So, I originally wanted this blog to be about observations around the city (and wherever else I may travel) and the poetry, short stories, ideas on process, etc, anything of like that may emerge from it. But there are a bunch of things from the past that have always stuck with me and I never really got down on the page--this following memory may be one of the ultimate ones. Some people who know me will find the subject, particularly the first line, amusing as I have talked repeatedly about the salami sandwiches of my childhood. (Whatta ya want, I'm Italian, any worthy memory involves food...) But as I was thinking, or rather re-thinking the whole situation and actually writing about it, I noticed how much more was going on than I could have gathered at age..eight? nine? I forget exactly the ages I spanned during these times. But--and I have to get slightly theoretical here, as I would like to convince myself that I am not going into massive debt for my damn MA in lit for nothing--I also started thinking about time and memory in general and the odd effect that the latter has on the former, it's ability to bend it, freeze it, push it back, drudge it up from the dirt and make the past existent and quite alive, though a bit altered, in the present. Tradition may be a word for this. So, I don't think I captured all of that exactly in this little memory piece, but there are always revisions, and re-revisions, and more time to muse.
Grandfathers
Nothing tasted better than my grandmother’s Genoa salami sandwiches. Grandma Anne, whose real name was
Anna, which I never knew until her funeral. But she was never really Anna to any of us, not even to my father because after all, my middle name is Anne, and he told me it was after her. To him she was Ma, with a drawn out
aaah, so you know that he grew up in Newark at a time when wise guys hung out on street corners in front of salumerias with cigarettes stuck to their bottom lips, slicked black hair and ribbed white ginny-ts. At least, that’s how I imagine Newark when it was still Italian, a guido, a five-cent hipster, as frozen in time as a Norman Rockwell painting, marking his semi-circle of urban territory. My father, young enough to look my grandfather in the face and spit right at his car. Years later he would become his son-in-law.
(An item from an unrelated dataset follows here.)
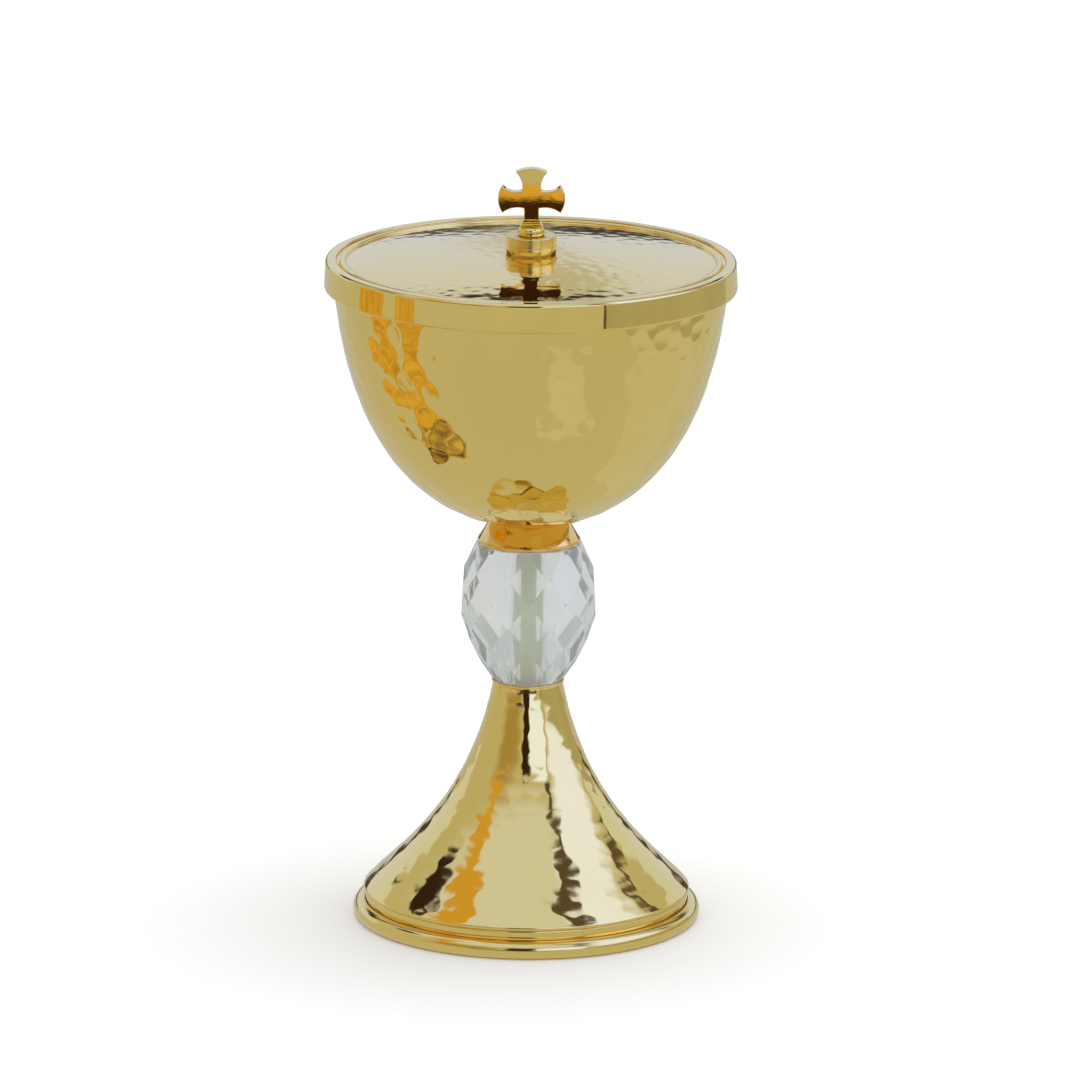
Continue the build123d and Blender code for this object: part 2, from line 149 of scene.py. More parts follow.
def turned(name, outline, segments):
    """A solid turned from a closed outline, with its flats shaded flat."""
    piece = new_object(name, grid_mesh(name, turn_points(outline, segments), True))
    mend(piece.data)
    piece.modifiers.new("flats", "WEIGHTED_NORMAL").weight = 100
    return piece


def bezier(points, count):
    """Points along a cubic curve."""
    t = np.linspace(0, 1, count)[:, None]
    a, b, c, d = [np.array(point) for point in points]
    return (1 - t) ** 3 * a + 3 * (1 - t) ** 2 * t * b + 3 * (1 - t) * t**2 * c + t**3 * d


def evenly(points, count):
    """The same curve with its points evenly spaced."""
    steps = np.linalg.norm(np.diff(points, axis=0), axis=1)
    along = np.concatenate([[0], np.cumsum(steps)])
    wanted = np.linspace(0, along[-1], count)
    return np.stack([np.interp(wanted, along, points[:, k]) for k in range(2)], axis=1)


def hammer_blows(profile, spacing, jitter, seed):
    """Centres of hammer blows in rows round the surface turned from a profile."""
    rng = random.Random(seed)
    steps = np.linalg.norm(np.diff(profile, axis=0), axis=1)
    along = np.concatenate([[0], np.cumsum(steps)])
    row_spacing = spacing * 0.87
    rows = max(2, round(along[-1] / row_spacing))
    blows = []
    for row in range(rows + 1):
        place = along[-1] * row / rows
        radius = np.interp(place, along, profile[:, 0])
        around = max(3, round(2 * math.pi * radius / spacing))
        phase = rng.random()
        for blow in range(around):
            shifted = place + rng.uniform(-jitter, jitter) * spacing
            angle = 2 * math.pi * (blow + phase + rng.uniform(-jitter, jitter)) / around
            ring = np.interp(shifted, along, profile[:, 0])
            height = np.interp(shifted, along, profile[:, 1])
            blows.append((ring * math.cos(angle), ring * math.sin(angle), height))
    return blows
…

Her apartment was cozy, Grandma Anne’s, cozy as the subtle smell of cigarettes that sticks on your shirt and smells like smoke long after you’ve gone home, making the scent of your bedroom resemble her apartment as it sets its soothing stench into the closet, the pillows, the curtains. Her loose cough wasn’t loud enough to scare me or make her any less appealing; it was just often and soft enough to be part of her speech. Looking back on it, I’m sure it annoyed the hell out of my father who by that time had quit at least two decades before; it never seemed to worry him though, not like it should have. But the water always tasted so much better there, pure and crisp and freezing cold, from a rectangular ridged container topped with a sea-green lid, and when I drank it I imagined the clear spring that it most likely did not come from. It was also in my grandma Anne’s apartment, during one Sunday dinner that I got my first buzz off of red wine amidst the dull clank of wooden salad bowels, congenial shouting, smoke and smoker’s coughs. The glass a heavy goblet in my hand, I poured from the carafe as everyone occupied themselves yelling from all ends of the table and drank a fair share from the cup, later falling asleep on the couch.
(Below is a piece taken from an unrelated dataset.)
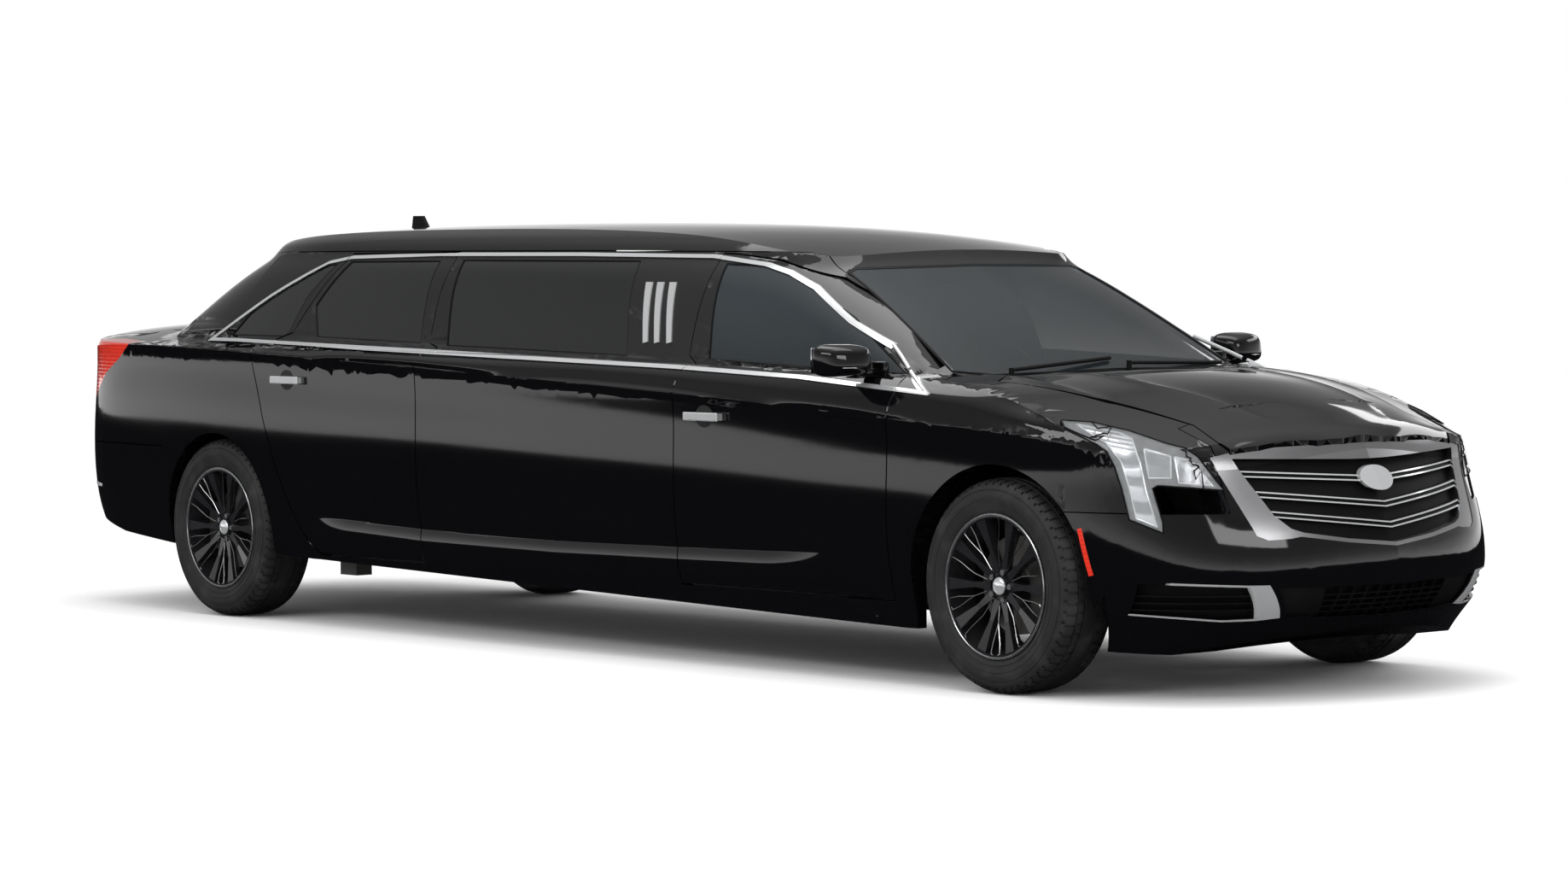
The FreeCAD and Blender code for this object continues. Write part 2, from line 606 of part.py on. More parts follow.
def body_panels():
    """All painted panels, fixed and hinged, and the glass that follows their openings."""
    shell = body_shell()
    windshield = front_prism(WINDSHIELD_SHARES, station(0.70), station(1.0))
    rear_window = front_prism(REAR_WINDOW_SHARES, station(-0.8), station(-0.1))
    pane = under_roof(glasshouse_block(GLASS_SET)).cut(under_roof(glasshouse_block(GLASS_SET + GLASS)))
    save("windshield", solids_over(pane.common(windshield), SMALLEST_PIECE))
    save("rear_window", solids_over(pane.common(rear_window), SMALLEST_PIECE))
    shell = shell.cut([windshield, rear_window])
    save("hood", solids_over(shell.common(hood_prism()), SMALLEST_PIECE))
    shell = shell.cut(hood_prism(GAP))
    save("boot_lid", solids_over(shell.common(lid_prism()), SMALLEST_PIECE))
    shell = shell.cut(lid_prism(GAP))
    for place, outline, window, x0, x1 in (("front", FRONT_DOOR, FRONT_GLASS, 0, LENGTH),
                                           ("rear", REAR_DOOR, REAR_GLASS, -LENGTH, 0)):
        opening = side_prism(window, 0, DOOR_SHEAR)
        quarter = shell.common(box(x0, x1, 0, LENGTH, -HEIGHT, 2 * HEIGHT))
        door = solids_over(quarter.common(side_prism(outline, 0, DOOR_SHEAR)), SMALLEST_PIECE).cut(opening)
        glass = solids_over(pane.common(opening), SMALLEST_PIECE)
        save("door_%s_left" % place, solids_over(door, SMALLEST_PIECE))
        save("door_%s_right" % place, mirrored(solids_over(door, SMALLEST_PIECE)))
        save("door_glass_%s_left" % place, glass)
        save("door_glass_%s_right" % place, mirrored(glass))
        gap = side_prism(outline, GAP, DOOR_SHEAR)
        shell = shell.cut([gap, mirrored(gap)])
    fixed_glass = []
    for outline in (MIDDLE_GLASS, QUARTER_GLASS):
        opening = side_prism(outline, 0, DOOR_SHEAR)
        clear = pane.common(opening).cut(side_prism(REAR_DOOR, GAP, DOOR_SHEAR))
        fixed_glass.append(solids_over(clear, SMALLEST_PIECE))
        shell = shell.cut([opening, mirrored(opening)])
    save("side_glass", Part.makeCompound(fixed_glass + [mirrored(g) for g in fixed_glass]))
    headlamp = diagonal_prism(HEADLAMP_SHARES)
    grille_hole = front_prism(GRILLE_SHARES, station(1.55), station(2.2))
    intake = front_prism(INTAKE_SHARES, station(1.55), station(2.2))
    pocket = pocket_prism()
    tail = side_prism(TAIL_LAMP_SHARES)
    lens_layer = layer(0, LAMP_DEPTH, "tail")
    lamps(headlamp)
    small = marker_lamps()
    tail_lamp = largest(lens_layer.common(tail).cut(lid_prism(GAP)))
    save("red_lamps", Part.makeCompound([tail_lamp, mirrored(tail_lamp)] + small))
    shell = shell.cut([headlamp, mirrored(headlamp), tail, mirrored(tail), grille_hole, intake, pocket,
                       mirrored(pocket)] + small)
    grilles(grille_hole, intake, pocket)
    bumper, shell = split(shell, bumper_zone(0), bumper_zone(PANEL_GAP))
    save("front_bumper", bumper)
    bumper, shell = split(shell, rear_bumper_zone(0), rear_bumper_zone(PANEL_GAP))
    save("rear_bumper", bumper)
    roof, shell = split(shell, roof_zone(0), roof_zone(PANEL_GAP))
    save("roof_panel", roof)
    cross, shell = split(shell, cross_zone(0), cross_zone(PANEL_GAP))
    save("cross_panels", cross)
    fenders, shell = split(shell, front_zone(FENDER_REAR_SHARE), front_zone(FENDER_REAR_SHARE))
    fender = max((p for p in fenders.Solids if p.CenterOfMass.y > 0), key=lambda p: p.Volume)
    save("front_fenders", both(fender))
    left = solids_over(shell.common(box(-LENGTH, LENGTH, 0, LENGTH, -HEIGHT, 2 * HEIGHT)), SMALLEST_PIECE)
    save("body_side_left", left)
    save("body_side_right", mirrored(left))


def cross_zone(gap):
    """Middle strip of cowl, parcel shelf and boot surround between the body sides."""
    half = wide(CROSS_HALF_SHARE) + gap
    return box(-LENGTH, LENGTH, -half, half, high(CROSS_LINE_SHARE) - gap, 2 * HEIGHT)


def layer(near, far, end="nose"):
    """Skin of the nose or tail between two depths, made once for each pair."""
    if (near, far, end) not in SKINS:
        SKINS[near, far, end] = skin_block(near, end).cut(skin_block(far, end))
    return SKINS[near, far, end]


def front_block(outline):
    """Block along the nose on the left side only, from half width and height shares."""
    face = face_of([V(station(POCKET_START_SHARE), wide(y), high(z)) for y, z in outline])
    return face.extrude(V(LENGTH, 0, 0))


def pocket_prism():
    return front_block(POCKET_SHARES)


def lamps(opening):
    """Clear lens, dark bowl, and the bright light bar and projectors between them."""
    save("headlamps", both(largest(layer(0, LENS).common(opening))))
    save("lamp_bowls", both(largest(layer(BOWL_DEPTH, LAMP_DEPTH).common(opening))))
    bright = layer(LIGHT_DEPTH, BOWL_DEPTH)
    lights = [largest(bright.common(diagonal_prism(outline))) for outline in [BLADE_SHARES] + PROJECTOR_SHARES]
    save("lamp_lights", Part.makeCompound(lights + [mirrored(light) for light in lights]))


def marker_lamps():
    """Front side markers and rear reflectors, let into the skin."""
    near = [largest(layer(-MARKER_PROUD, MARKER_DEPTH, end).common(side_prism(outline)))
            for end, outline in (("nose", MARKER_SHARES), ("tail", REFLECTOR_SHARES))]
    return near + [mirrored(piece) for piece in near]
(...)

Often on a quiet Saturday, my father and I would take a ride to see my grandmother, but not before first stopping at Glendale, a cemetery about five minutes away in the neighboring town. Both of my grandfathers were buried here, in plots not too far from each other. As a child, there was nothing morose in this; cemeteries, at night, were where the plots of ghost stories unfolded, and by day they were where my grandfathers lived. I made no association between myself and the residents, they were dead, I was alive, and I was too young to dwell on any fateful correlation between the two--except for that brief moment of first coming upon the gravestone of my father’s father, which bore my own name, but at the time, it was more fascination than fear. Soon enough I would be distracted by my father, who would then tell me to say a prayer for my grandfather. But instead of praying I would basically just talk to them in my head because honestly, saying a Hail Mary or an Our Father seemed completely impersonal and I didn’t think that’s what either one of them wanted to hear when they so seldom had visitors. As I have never known my father to have any serious opinions one way or the other about religion--we seemed to be Catholic by default of tradition--I suspect that he would have been okay with this. I’d tell them what I was doing in school, if I was getting along with my brother; really, anything going on in my life at the time. I had never met either one of them, so there was plenty to talk about.
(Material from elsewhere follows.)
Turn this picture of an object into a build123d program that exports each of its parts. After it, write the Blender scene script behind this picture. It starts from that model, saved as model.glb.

Words bouncing off of a headstone and into an air that was vaguely fragrant with possibility, the slightest chance of an eavesdropping spirit--this was a conversation with my grandfather. And I would always seek that indication—maybe a bird would land on the stone, maybe acorn would fall at the exact time that I would think, Grandpa, can you give me a sign that you’re listening? Nothing like that ever happened, but it didn’t stop my interior monologues, relaying my life so matter-of-factly, just in case.
When I was done I would stray a bit while waiting for my father to finish, collecting honeycombs, or if time allotted I would walk through the stone sea looking for what was most mysterious and muddled. Some of the older 19th century stones would have oval-shaped portraits of their residents, dangling like a locket above the carved out names. On one of these I would imagine finding my own faded name sleeping below the portrait of girl who uncannily resembled me, with a stiff, ruffled collar around her neck and the stone-cold adult-like seriousness characteristic of 19th century childhood. Or maybe secluded in the shade of an oak tree I would see a pale young girl gazing above the rows of gravestones, out into the distance and into another time. With the blink of the eye she would no longer exist, and I would question whether she ever did. I would walk over to the tree and flat into the ground would be the forgotten grave of a girl who had died young, of what I would try to determine.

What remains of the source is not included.